Other people want the same items you have to help improve their lives and are willing to negotiate an agreement to acquire what you have. They would’ve bartered in ancient times because there wasn’t any currency. The problems with bartering are it’s usually a one for one swap. For example, you want to make a hot dog. You only have a Weiner but no bun. You go to your neighbor and trade him your Weiner for a bun. How did that work out? It didn’t. Now you’re stuck with a bun but no Weiner. Or, you want to trade your bun with your neighbor but your neighbor is asking for your house. That’s not a good deal. This is why currency was invented.
Currency (or money) is simply a means of exchanging wealth without having to give up assets. Now I can go to my neighbor to buy a bun from him in order to make a hot dog for lunch. Also, the advantage of having currency is you can assign value to your asset using an exact point system. It’s called Dollars and Cents in the United States.
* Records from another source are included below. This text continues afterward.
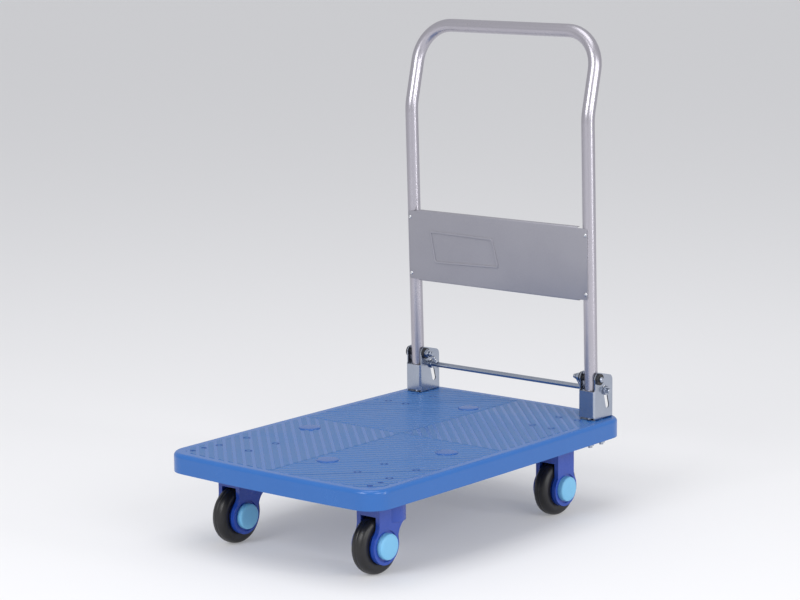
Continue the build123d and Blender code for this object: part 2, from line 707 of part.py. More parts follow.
for name, side in sides.items():
    x = side * rear_caster_x
    with BuildPart() as rear_fork:
        leg_disc(x, rear_axle_y)
        with BuildSketch(Plane.XY.offset(wheel_radius)) as legs:
            with Locations((x, rear_axle_y)):
                Rectangle(2 * fork_half_width, 2 * rear_leg_half)
        extrude(legs.sketch, amount=plate_bottom - wheel_radius)
        with BuildSketch(Plane.XY.offset(plate_bottom)) as flange:
            with Locations((x, rear_axle_y)):
                RectangleRounded(rear_plate_x, rear_plate_y, boss_radius)
        extrude(flange.sketch, amount=-rear_flange)
        with BuildSketch(Plane.XY.offset(plate_bottom)) as flange_holes:
            with Locations(*rear_bolt_places(side)):
                Circle(caster_bolt_radius)
        extrude(flange_holes.sketch, amount=-rear_flange, mode=Mode.SUBTRACT)
        fork_pocket(x, rear_axle_y)
        cap_seats(x, rear_axle_y)
    finish(rear_fork, f"rear_fork_{name}")

    with BuildPart() as rear_plate:
        with BuildSketch(Plane.XY.offset(plate_bottom)) as plate_face:
            with Locations((x, rear_axle_y)):
                RectangleRounded(rear_plate_x, rear_plate_y, boss_radius)
            with Locations(*rear_bolt_places(side)):
                Circle(caster_bolt_radius, mode=Mode.SUBTRACT)
        extrude(plate_face.sketch, amount=plate_thickness)
    finish(rear_plate, f"rear_plate_{name}")
    finish(make_axle(x, rear_axle_y), f"rear_axle_{name}")
    finish(make_caps(x, rear_axle_y), f"rear_axle_caps_{name}")

with BuildPart() as rear_caster_bolts:
    for bolt_x, bolt_y in rear_bolts:
        seat_z = plate_bottom - rear_flange
        shank = rear_flange + plate_thickness + caster_bolt_depth - 1
        rod(upright(bolt_x, bolt_y, seat_z), caster_bolt_radius, shank)
        hexagon(upright(bolt_x, bolt_y, seat_z, -1), 2 * bolt_head_radius - 2, bolt_head_height)
finish(rear_caster_bolts, "rear_caster_bolts")

# ---- wheels: rubber tyre on a plastic core that turns on two bearings ----
wheel_places = {
    "front_left": (-front_caster_x, front_axle_y),
    "front_right": (front_caster_x, front_axle_y),
    "rear_left": (-rear_caster_x, rear_axle_y),
    "rear_right": (rear_caster_x, rear_axle_y),
}
tyre_shoulder = 47           # radius where the tyre is widest
core_lip = 5
for name, (x, axle_y) in wheel_places.items():
    wheel_plane = Plane((x, axle_y, wheel_radius), x_dir=(1, 0, 0), z_dir=(0, -1, 0))
    wheel_axis = Axis((x, axle_y, wheel_radius), (1, 0, 0))
    half = tyre_width / 2
    with BuildPart() as tyre:
        with BuildSketch(wheel_plane) as tyre_section:
            with BuildLine():
                Line((-core_width / 2, core_radius), (core_width / 2, core_radius))
                Spline(
                    (core_width / 2, core_radius),
                    (half, tyre_shoulder),
                    (0.72 * half, wheel_radius - 4.5),
                    (0, wheel_radius),
                    tangents=[(0.6, 1), (-1, 0)],
                )
                Spline(
                    (0, wheel_radius),
                    (-0.72 * half, wheel_radius - 4.5),
                    (-half, tyre_shoulder),
                    (-core_width / 2, core_radius),
                    tangents=[(-1, 0), (0.6, -1)],
                )
            make_face()
        revolve(tyre_section.sketch, axis=wheel_axis)
    finish(tyre, f"tyre_{name}")

    with BuildPart() as core:
        left = Plane((x, axle_y, wheel_radius), x_dir=(0, 1, 0), z_dir=(1, 0, 0))
        ring(left.offset(-core_width / 2), core_radius, core_radius - core_lip, core_width)
        ring(left.offset(-core_web / 2), core_radius - core_lip, hub_radius, core_web)
        ring(left.offset(-hub_width / 2), hub_radius, bearing_radius, hub_width)
        spacer = left.offset(bearing_width - hub_width / 2)
        ring(spacer, bearing_radius, axle_radius + 2, hub_width - 2 * bearing_width)
    finish(core, f"wheel_core_{name}")

    with BuildPart() as bearings:
        for start in (-hub_width / 2, hub_width / 2 - bearing_width):
            ring(left.offset(start), bearing_radius, axle_radius + running_gap, bearing_width)
    finish(bearings, f"wheel_bearings_{name}")
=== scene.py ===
import json
from math import cos, pi, radians, sin

import bmesh
import bpy
from mathutils import Matrix, Vector


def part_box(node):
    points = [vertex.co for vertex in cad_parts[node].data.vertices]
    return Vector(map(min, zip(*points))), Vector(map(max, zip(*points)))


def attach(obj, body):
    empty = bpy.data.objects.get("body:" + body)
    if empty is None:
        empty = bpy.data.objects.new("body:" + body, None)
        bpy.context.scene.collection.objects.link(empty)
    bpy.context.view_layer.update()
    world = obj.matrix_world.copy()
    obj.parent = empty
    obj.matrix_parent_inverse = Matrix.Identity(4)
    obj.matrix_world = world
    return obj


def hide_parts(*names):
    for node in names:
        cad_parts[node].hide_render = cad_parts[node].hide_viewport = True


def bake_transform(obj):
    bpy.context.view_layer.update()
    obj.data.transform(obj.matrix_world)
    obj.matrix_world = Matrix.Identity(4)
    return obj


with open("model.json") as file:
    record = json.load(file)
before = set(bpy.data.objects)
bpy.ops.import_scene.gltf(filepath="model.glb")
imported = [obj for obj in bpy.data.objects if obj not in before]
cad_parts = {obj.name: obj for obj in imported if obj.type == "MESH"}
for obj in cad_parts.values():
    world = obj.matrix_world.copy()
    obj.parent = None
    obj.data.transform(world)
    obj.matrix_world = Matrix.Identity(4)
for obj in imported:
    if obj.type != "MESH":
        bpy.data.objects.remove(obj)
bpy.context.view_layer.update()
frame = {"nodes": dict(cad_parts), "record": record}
mm = 0.001

# ---- Deck ----
# One injection-moulded polypropylene tray, ribbed below, with a smooth border round a field of flat
# anti-slip ribs. Two raised seams part the field into four, and the ribs change direction from one
# quarter to the next. Low round bosses and ring-shaped bolt marks break the ribs.
deck_low, deck_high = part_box("deck")
deck_top = deck_high.z
border_width = 23 * mm
field_corner = 34 * mm
side_bow = 4 * mm
end_bow = 9 * mm
rib_pitch = 19.5 * mm
rib_width = 11.5 * mm
rib_height = 0.6 * mm
rib_foot = 0.4 * mm          # the ribs reach this far into the plate
rib_rounding = 0.75 * mm
seam_width = 3.2 * mm
seam_gap = 2.6 * mm
boss_clearing = 26 * mm      # radius left free of ribs round a boss
mark_radius = 8.5 * mm
corner_mark_radius = 6.5 * mm


def linear(code):
    """An sRGB hex colour as linear red, green, blue and alpha."""
    parts = [int(code[i:i + 2], 16) / 255 for i in (1, 3, 5)]
    return [c / 12.92 if c <= 0.04045 else ((c + 0.055) / 1.055) ** 2.4 for c in parts] + [1]


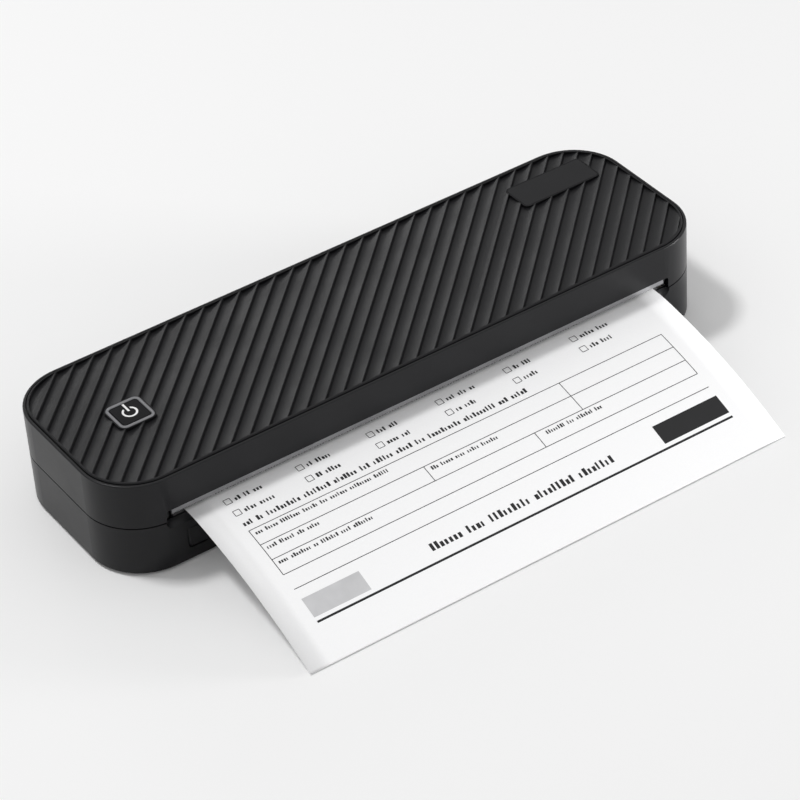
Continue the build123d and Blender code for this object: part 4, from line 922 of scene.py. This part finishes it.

The value of your wallet in Dollars is simply how much money would it take for you to part ways with it versus how much another person is willing to spend to part it from you.
There has been a number of currencies in the world since the beginning of time. You’ve had beads, silver, gold, paper, plastic, and now digital. Cows are even currency in parts of Africa. These forms of currency, however, aren’t wealth, they represent wealth. We will explore that in Chapter 2.